Note a Parent Hadoop properties table is displayed above
the current properties table you are editing. This parent table is read-only and
lists the MapR properties that have been defined in the wizard of the parent
MapR connection on which the current MapR-DB connection is based.
For further information about the properties of MapR, see MapR documentation or more
general documentation from Apache Hadoop.

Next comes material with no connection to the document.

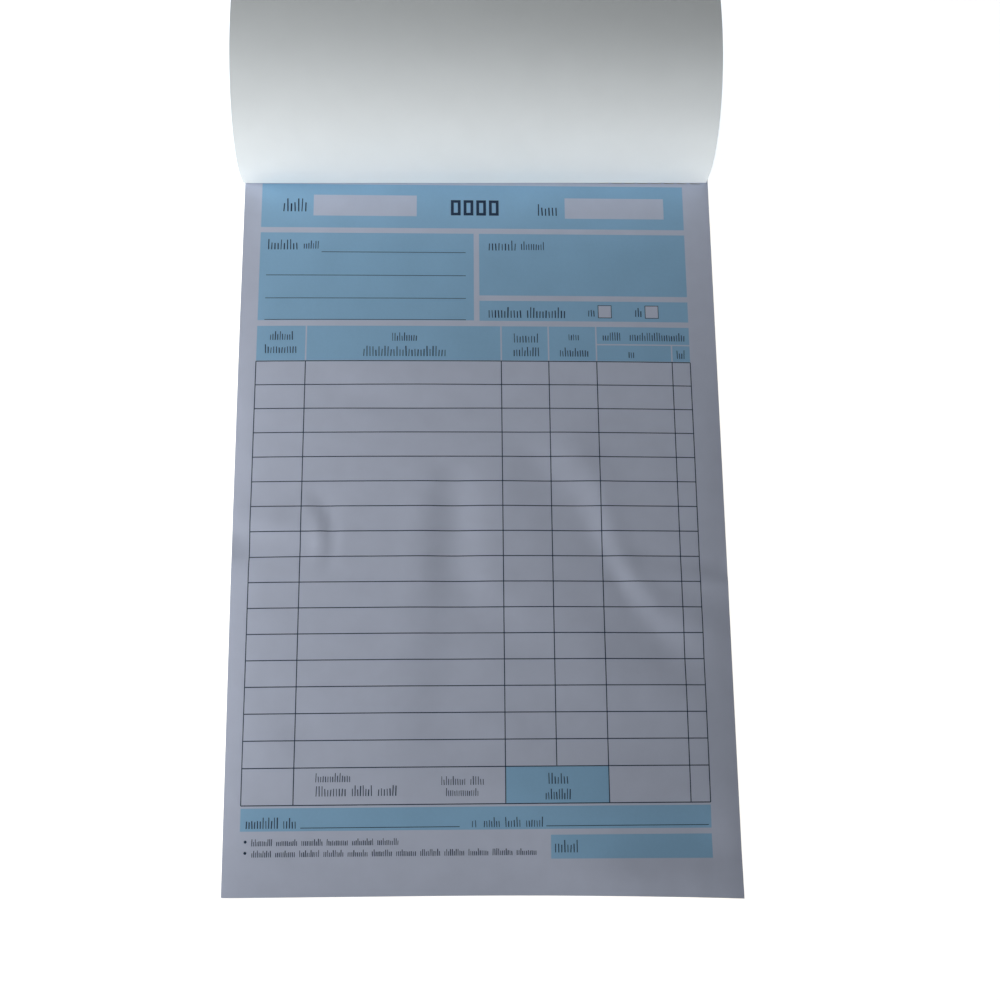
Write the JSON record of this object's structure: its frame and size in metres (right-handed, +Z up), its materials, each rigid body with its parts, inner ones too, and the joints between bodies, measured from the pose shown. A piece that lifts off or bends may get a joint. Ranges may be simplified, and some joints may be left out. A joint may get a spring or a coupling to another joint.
{
  "type": "bill book",
  "caption": "Head-bound pad of printed bill leaves with its card cover turned back over the head in a curl that rests on the table.",
  "frame": {"origin": "centre of the pad's underside, on the table: the middle of the back board's lower face", "axes": "+X across the page to its right edge, +Y along the page from its foot to its bound head, +Z up out of the page"},
  "size_m": [0.14, 0.3847, 0.0449],
  "materials": {
    "cover_card": "matte",
    "original_paper": "matte",
    "duplicate_paper": "matte",
    "leaf_block": "matte",
    "carbon_paper": "satin",
    "grey_board": "matte",
    "binding_tape": "matte",
    "staple_wire": "satin",
    "pale_blue_ink": "matte",
    "dark_ink": "matte"
  },
  "bodies": {
    "pad": {"back_board": "grey_board", "binding_tape": "binding_tape", "staple_left": "staple_wire", "staple_right": "staple_wire", "cover_flange": "cover_card", "leaf_01_duplicate": "duplicate_paper", "leaf_02_original": "original_paper", "leaf_02_duplicate": "duplicate_paper", "leaf_03_original": "original_paper", "leaf_03_duplicate": "duplicate_paper", "leaf_04_original": "original_paper", "leaf_04_duplicate": "duplicate_paper", "leaf_05_original": "original_paper", "leaf_05_duplicate": "duplicate_paper", "sets_06_to_10": "leaf_block", "sets_11_to_15": "leaf_block", "sets_16_to_20": "leaf_block", "sets_21_to_25": "leaf_block", "sets_26_to_30": "leaf_block", "sets_31_to_35": "leaf_block", "sets_36_to_40": "leaf_block", "sets_41_to_45": "leaf_block", "sets_46_to_50": "leaf_block"},
    "top_leaf": {"leaf_01_original": "original_paper"},
    "carbon": {"carbon_sheet": "carbon_paper"},
    "bend_1": {"cover_bend_1": "cover_card"},
    "bend_2": {"cover_bend_2": "cover_card"},
    "bend_3": {"cover_bend_3": "cover_card"},
    "bend_4": {"cover_bend_4": "cover_card"},
    "cover": {"cover_panel": "cover_card"}
  },
  "joints": [
    {"name": "cover_fold", "type": "hinge", "parent": "pad", "child": "bend_1", "pos_m": [0, 0.099, 0.01181], "axis": [-1, 0, 0], "range_deg": [-87.2, 0]},
    {"name": "cover_curl_1", "type": "hinge", "parent": "bend_1", "child": "bend_2", "pos_m": [0, 0.09863, 0.0242], "axis": [-1, 0, 0], "range_deg": [-36.89, 0.1]},
    {"name": "cover_curl_2", "type": "hinge", "parent": "bend_2", "child": "bend_3", "pos_m": [0, 0.10776, 0.0371], "axis": [-1, 0, 0], "range_deg": [-31.02, 0.1]},
    {"name": "cover_curl_3", "type": "hinge", "parent": "bend_3", "child": "bend_4", "pos_m": [0, 0.12536, 0.04479], "axis": [-1, 0, 0], "range_deg": [-25.16, 0.1]},
    {"name": "cover_curl_4", "type": "hinge", "parent": "bend_4", "child": "cover", "pos_m": [0, 0.14795, 0.04416], "axis": [-1, 0, 0], "range_deg": [-17.19, 0.1]},
    {"name": "top_leaf_lift", "type": "hinge", "parent": "pad", "child": "top_leaf", "pos_m": [0, 0.099, 0.0116], "axis": [-1, 0, 0], "range_deg": [0, 80], "deforming": ["leaf_01_original"]},
    {"name": "carbon_slide", "type": "slide", "parent": "pad", "child": "carbon", "axis": [0, -1, 0], "range_m": [0, 0.195]}
  ],
  "couplings": [
    {"joint": "cover_curl_1", "follows": "cover_fold", "ratio": 0.41903},
    {"joint": "cover_curl_2", "follows": "cover_fold", "ratio": 0.35221},
    {"joint": "cover_curl_3", "follows": "cover_fold", "ratio": 0.28539},
    {"joint": "cover_curl_4", "follows": "cover_fold", "ratio": 0.19466}
  ]
}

Because of the close relation between HBase and MapR-DB, for further information about the
properties of MapR-DB, see Apache documentation for HBase. For example, the
following page describes some of the HBase configuration properties:
http://hbase.apache.org/book.html#_configuration_files.
-
Click Finish to validate the changes.
The newly created MapR connection appears under the Hadoop cluster node of
the Repository tree. In addition, as a MapR-DB
connection is a database connection, this new connection appears under the
Db connections node, too.
Results
If you need to use an environmental context to define the parameters of this connection,
click the
Export as context button to open the
corresponding wizard and make the choice from the following options:
-
Create a new repository context: create this
environmental context out of the current Hadoop connection, that is to say, the
parameters to be set in the wizard are taken as context variables with the values
you have given to these parameters.
-
Reuse an existing repository context: use the
variables of a given environmental context to configure the current
connection.
If you need to cancel the implementation of the context, click
Revert context. Then the values of the context variables being used
are directly put in this wizard.
For a step-by-step example about how to use this Export as
context feature, see Exporting metadata as context and reusing context parameters to set up a connection.